No worries. It's great that you've got well intended morals like that. Just unfortunate that we don't live in a perfect world. All I'm saying is until free-range viability is sorted, indoor reared meat is not as awful a substitute as it is often made out :smile:

Gotta love Pompey :wink: I've only got another year left here (hopefully, this is if I get accepted into uni next year!) so I'm making the most of its "splendour" :p:
Reply 61
I eat/whatever vegan for many reasons such as my health and the environment. Since I made the transition, my life has improved greatly.

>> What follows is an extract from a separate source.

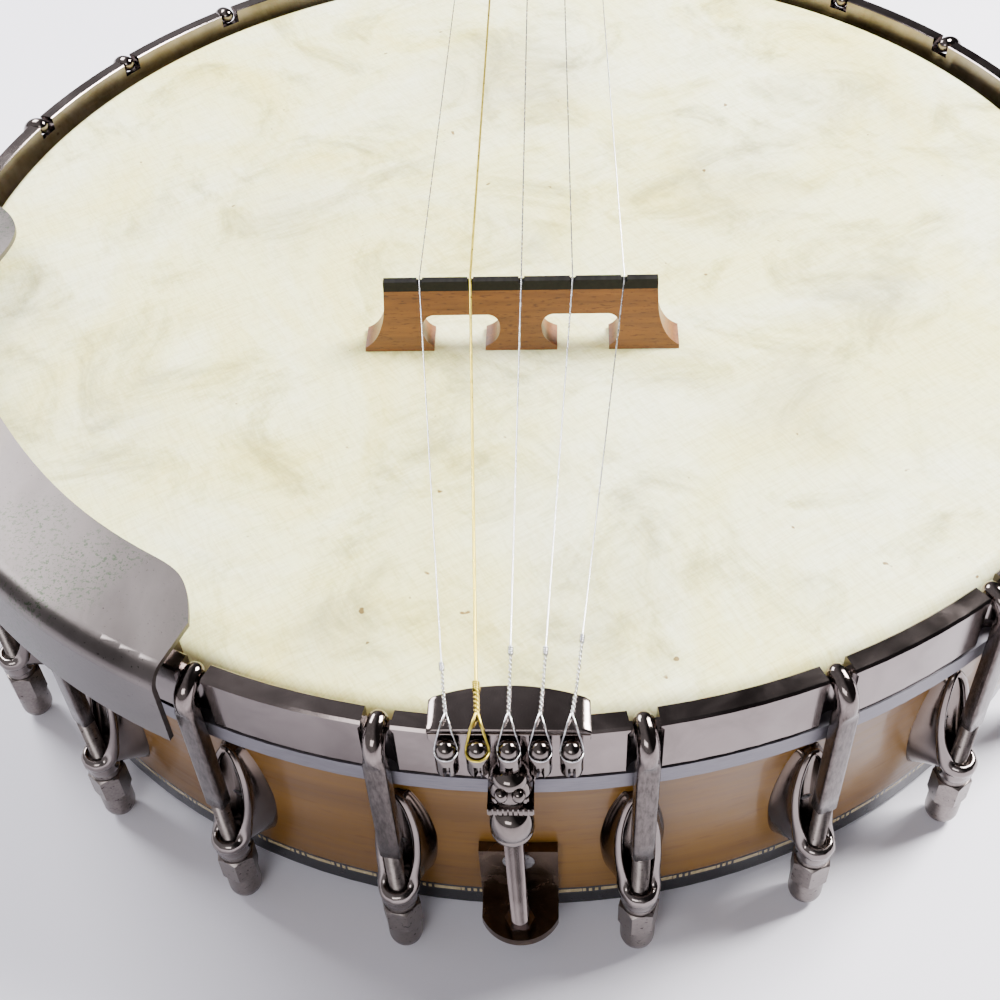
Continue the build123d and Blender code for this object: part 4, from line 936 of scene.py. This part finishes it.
def make_tail_boss(materials):
    """The cast ornament under the middle post, on its comb-edged ledge, and the cup below."""
    boss = Build()
    boss_y = tail_back - 2.0
    lathe(boss, [(0, 71.4), (1.8, 71.2), (2.9, 70.4), (3.4, 69.2), (3.0, 68.3), (3.4, 67.6),
                 (3.9, 66.4), (3.7, 65.0), (3.0, 64.2), (3.6, 63.4), (3.6, 62.0), (0, 62.0)],
          (0, boss_y), 36)
    for side in (-1, 1):
        lathe(boss, [(0, 69.0), (0.8, 68.8), (1.25, 68.0), (1.2, 66.8), (0.7, 66.1), (0, 65.9)],
              (side * 1.5, boss_y - 3.0), 18)
        lathe(boss, [(0, 66.2), (0.6, 66.0), (0.85, 65.2), (0.5, 64.5), (0, 64.4)],
              (side * 2.6, boss_y - 2.4), 14)
    ledge_y = boss_y - 4.0
    for index in range(9):
        x = -3.6 + 0.9 * index
        boss.skin([[(x - 0.30, ledge_y + y, z), (x + 0.30, ledge_y + y, z),
                    (x + 0.30, boss_y, z), (x - 0.30, boss_y, z)]
                   for y, z in ((0.25, 62.3), (0.0, 62.5), (0.0, 63.5), (0.25, 63.8))],
                  cap_start=True, cap_end=True)
    boss.skin([[(-4.1, ledge_y + 0.3, z), (4.1, ledge_y + 0.3, z), (4.1, boss_y + 2, z),
                (-4.1, boss_y + 2, z)] for z in (62.2, 63.9)], cap_start=True, cap_end=True)
    boss.object("tail_boss", materials["polished"], sharp=50)

    cup = Build()
    profile = [(0, 53.6), (1.9, 53.0), (2.6, 53.1), (3.4, 53.9), (3.95, 54.9), (4.0, 55.5),
               (3.82, 55.8), (4.0, 56.2), (4.08, 57.4), (3.95, 58.8), (3.5, 60.3), (2.6, 61.6),
               (0, 62.3)]
    lathe(cup, profile, (0, -reach_of_cup()), 40)
    cup.object("tail_cup", materials["polished"], sharp=60)


def reach_of_cup():
    """How far in front of the pot's axis the hanger bolt's top stands, in millimetres."""
    return -low("tailpiece_hanger_bolt", "y") / MM - HANGER_RADIUS


def make_hanger_thread(materials):
    """The hanger bolt with its thread, on the CAD bolt's own axis."""
    box_low, box_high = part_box("tailpiece_hanger_bolt")
    top = Vector((0, -reach_of_cup(), box_high.z / MM))
    foot = Vector((0, box_high.y / MM - HANGER_RADIUS, box_low.z / MM + 0.2))
    build = Build()
    threaded_rod(build, foot, top - foot, 0.62, 1.62, 0.24)
    build.object("hanger_thread", materials["nickel"],
                 stands_for=["tailpiece_hanger_bolt"], sharp=18)


# ---------------------------------------------------------------- strings
def string_route(index):
    """The string's CAD solid, read back as the middle of its points at a few places."""
    mesh = nodes[f"string_{index + 1}"].data
    spans = {}
    for vertex in mesh.vertices:
        spans.setdefault(round(vertex.co.y / MM / 0.4), []).append(vertex.co / MM)
    return [sum(spans[key], Vector()) / len(spans[key]) for key in sorted(spans)]


def helix(start, end, radius, pitch, phase, steps=12):
    """Points of a helix round the line from start to end."""
    run = end - start
    direction = run.normalized()
    side = direction.cross(Vector((0, 0, 1))).normalized()
    up = side.cross(direction)
    count = max(int(run.length / pitch * steps), 2)
    points = []
    for step in range(count + 1):
        part = step / count
        angle = phase + 2 * math.pi * run.length * part / pitch
        points.append(start + run * part + side * radius * math.cos(angle)
                      + up * radius * math.sin(angle))
    return points


# For each string: the radius of its wire, and the y where its twisted loop end stops.
STRING_RADII = [0.15, 0.17, 0.19, 0.30, 0.15]
TWIST_ENDS = [-128.8, -131.4, -131.4, -138.6, -134.7]
TWIST_PITCH = 1.9


def make_strings(materials):
    """Each string: its plain run, a twisted loop end with a small wrap, and its loop."""
    bridge_y = (low("bridge_cap", "y") + high("bridge_cap", "y")) / 2 / MM
    for index in range(5):
        radius = STRING_RADII[index]
        is_wound = index == 3
        slot = "wound_bronze" if is_wound else "string_steel"
        route = string_route(index)
        tail = route[0]
        bridge_point = min(route, key=lambda p: abs(p.y - bridge_y))
        # Where the string leaves the plate's front edge for the bridge.
        edge = [p for p in route if -138.5 < p.y < -136.0][0]
        twist_end_y = TWIST_ENDS[index]
        part = (twist_end_y - edge.y) / (bridge_point.y - edge.y)
        twist_end = edge + (bridge_point - edge) * max(part, 0.0)
        if twist_end_y < edge.y:
            twist_end = tail + (edge - tail) * ((twist_end_y - tail.y) / (edge.y - tail.y))
        start = Vector((tail.x, tail.y + 2.0, tail.z + 0.35))
        build = Build()
        plain = [twist_end] + [p for p in route if p.y > max(twist_end.y, edge.y) + 0.5]
        tube(build, plain, radius, sides=10)
        strand = 0.24 if is_wound else 0.15
        coil = 0.30 if is_wound else 0.20
        lift = Vector((0, 0, 0.25))
        stops = [start, edge + lift, twist_end] if twist_end_y > edge.y else [start, twist_end]
        for phase in (0.0, math.pi):
            points = []
            turned = phase
            for a, b in zip(stops, stops[1:]):
                points += helix(a, b, coil, TWIST_PITCH, turned)
                turned += 2 * math.pi * (b - a).length / TWIST_PITCH
            tube(build, points, strand)
        wrap_end = twist_end + (bridge_point - twist_end).normalized() * 1.5
        tube(build, helix(twist_end, wrap_end, radius + 0.20, 0.42, 0.0, 14), 0.2)
        neck = Vector((FIRST_POST + POST_STEP * (4 - index), tail_back - 1.5, 75.85))
        loop = [start + Vector((-0.12, 0.3, 0.1)), start + Vector((-0.55, -1.2, 0.15)),
                start + Vector((-1.15, -2.9, -0.7)), neck + Vector((-1.95, 0.4, 0.4))]
        loop += [neck + Vector((1.98 * math.cos(a), 1.98 * math.sin(a), -0.15)) for a in
                 (math.radians(180 + 15 * step) for step in range(13))]
        loop += [neck + Vector((1.95, 0.4, 0.4)), start + Vector((1.15, -2.9, -0.7)),
                 start + Vector((0.55, -1.2, 0.15)), start + Vector((0.12, 0.3, 0.1))]
        tube(build, loop, strand)
        build.object(f"string_{index + 1}_wire", materials[slot],
                     stands_for=[f"string_{index + 1}"], sharp=60)


def make_string_coils(materials):
    """The turns of each string on its peg; they turn with the peg."""
    hinges = {joint["child"]: joint for joint in frame["joints"] if joint["type"] == "hinge"}
    for number in range(1, 6):
        hinge = hinges[f"peg_{number}"]
        axis = Vector(hinge["axis"]).normalized()
        centre = Vector(hinge["pos_m"]) / MM
        # Along the axis from the joint: the fifth peg's axis points into the neck.
        middle = -5.2 if number == 5 else 7.5
        wound = number == 4
        radius = 0.26 if wound else 0.15
        turns, steps = 4, 96
        start = centre + axis * (middle - turns * radius)
        end = centre + axis * (middle + turns * radius)
        build = Build()
        side = axis.cross(Vector((0, 1, 0.3))).normalized()
        up = side.cross(axis)
        points = []
        for step in range(steps + 1):
            part = step / steps
            angle = 2 * math.pi * turns * part
            points.append(start + (end - start) * part
                          + (side * math.cos(angle) + up * math.sin(angle)) * (3.2 + radius))
        tube(build, points, radius)
        slot = "wound_bronze" if wound else "string_steel"
        build.object(f"peg_{number}_coil", materials[slot], body=f"peg_{number}")


# ---------------------------------------------------------------- carried-over CAD pieces
BEVELS = {
    "bridge_body": 0.35, "bridge_cap": 0.2, "tailpiece_bracket": 0.35, "armrest": 0.3,
    "armrest_clamps": 0.5, "tension_hoop": 0.35, "rim_binding": 0.3, "neck": 0.8,
    "peghead_overlay": 0.35, "fingerboard": 0.25, "string_nut": 0.3, "heel_cap": 0.3,
    "truss_rod_cover": 0.3, "flesh_hoop": 0.25, "tailpiece_hanger_nuts": 0.15,
    "coordinator_rod": 0.2, "pot_rod_nuts": 0.3, "shoe_bolts": 0.3, "bracket_nuts": 0.12,
    "fifth_string_pip": 0.3,
}


def dress_cad_nodes(materials):
    """Gives every CAD node its material, and soft edges to those listed in BEVELS."""
    slots = {entry["node"]: entry["material_slot"] for entry in frame["record"]["subparts"]}
    special = {"neck": "neck_maple", "bracket_nuts": "worn_nickel",
               "tailpiece_bracket": "aged_nickel"}
    for name, made in nodes.items():
        material = materials[special.get(name, slots[name])]
        made.data.materials.clear()
        made.data.materials.append(material)
        if name in BEVELS:
            bevel(made, BEVELS[name])


def make_floor():
    """A wide flat floor, as a stage and not part of the banjo."""
    mesh = bpy.data.meshes.new("floor")
    size = 4.0
    mesh.from_pydata([(-size, -size, 0), (size, -size, 0), (size, size, 0), (-size, size, 0)],
                     [], [(0, 1, 2, 3)])
    floor = bpy.data.objects.new("floor", mesh)
    bpy.context.scene.collection.objects.link(floor)
    mesh.materials.append(make_floor_paper())


def main():
    place_camera()
    light_studio()
    make_floor()
    materials = make_materials()
    dress_cad_nodes(materials)
    make_head(materials)
    make_hooks(materials)
    make_shoes(materials)
    make_tail_plate(materials)
    make_tail_posts(materials)
    make_tail_boss(materials)
    make_hanger_thread(materials)
    make_strings(materials)
    make_string_coils(materials)


main()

Jesus, I don't even know where to start on this. I'm vegan because I choose not to contribute to the unnecessary cruelty and suffering to animals.
Reply 62
I am not a vegan but I can see why people are vegans. I have a lot of respect for vegans. Animals do not have a voice. I really feel that in the future we will see more and more people becoming vegans or vegetarians. A lot of people eat meat without thinking about where it's from.
Reply 63
Keeping this alive...

I want to try some place new to eat this weekend in LDN. I usually go to Beatroot in Soho because it's yum but can anyone recommend anywhere vegan/vegetarian in central?
Since I'm entirely unprepared to buy into the idea that there is some intrinsic wrong in the act of keeping animals in order to eat them or the things they produce, I believe the sole 'moral' (that is to say, practical) concern which provides a valid reason for veganism is the fact that meat and animal products are much less efficient to produce (the yield is much lower for any given area of land). In a world where the amount of available farmland is becoming a greater concern the high consumption of animal products in developed countries can have a negative effect on poorer countries.

Of course, even if you consider this to be a major concern it does not suggest that outright veganism is preferable. There are no major plant crops which we harvest from the sea, for example, so there is no reason not to eat fish (with responsible fishing methods).

On the subject of health - I'm simply not buying it. Maybe for those with inactive lifestyles it can be positive, but for anyone who is more active getting sufficient nutrition from vegan sources can be a pain. I have a friend who rows for the college first boat who went vegan for a month as part of an EWB awareness/fundraising initiative and he lost 4kgs.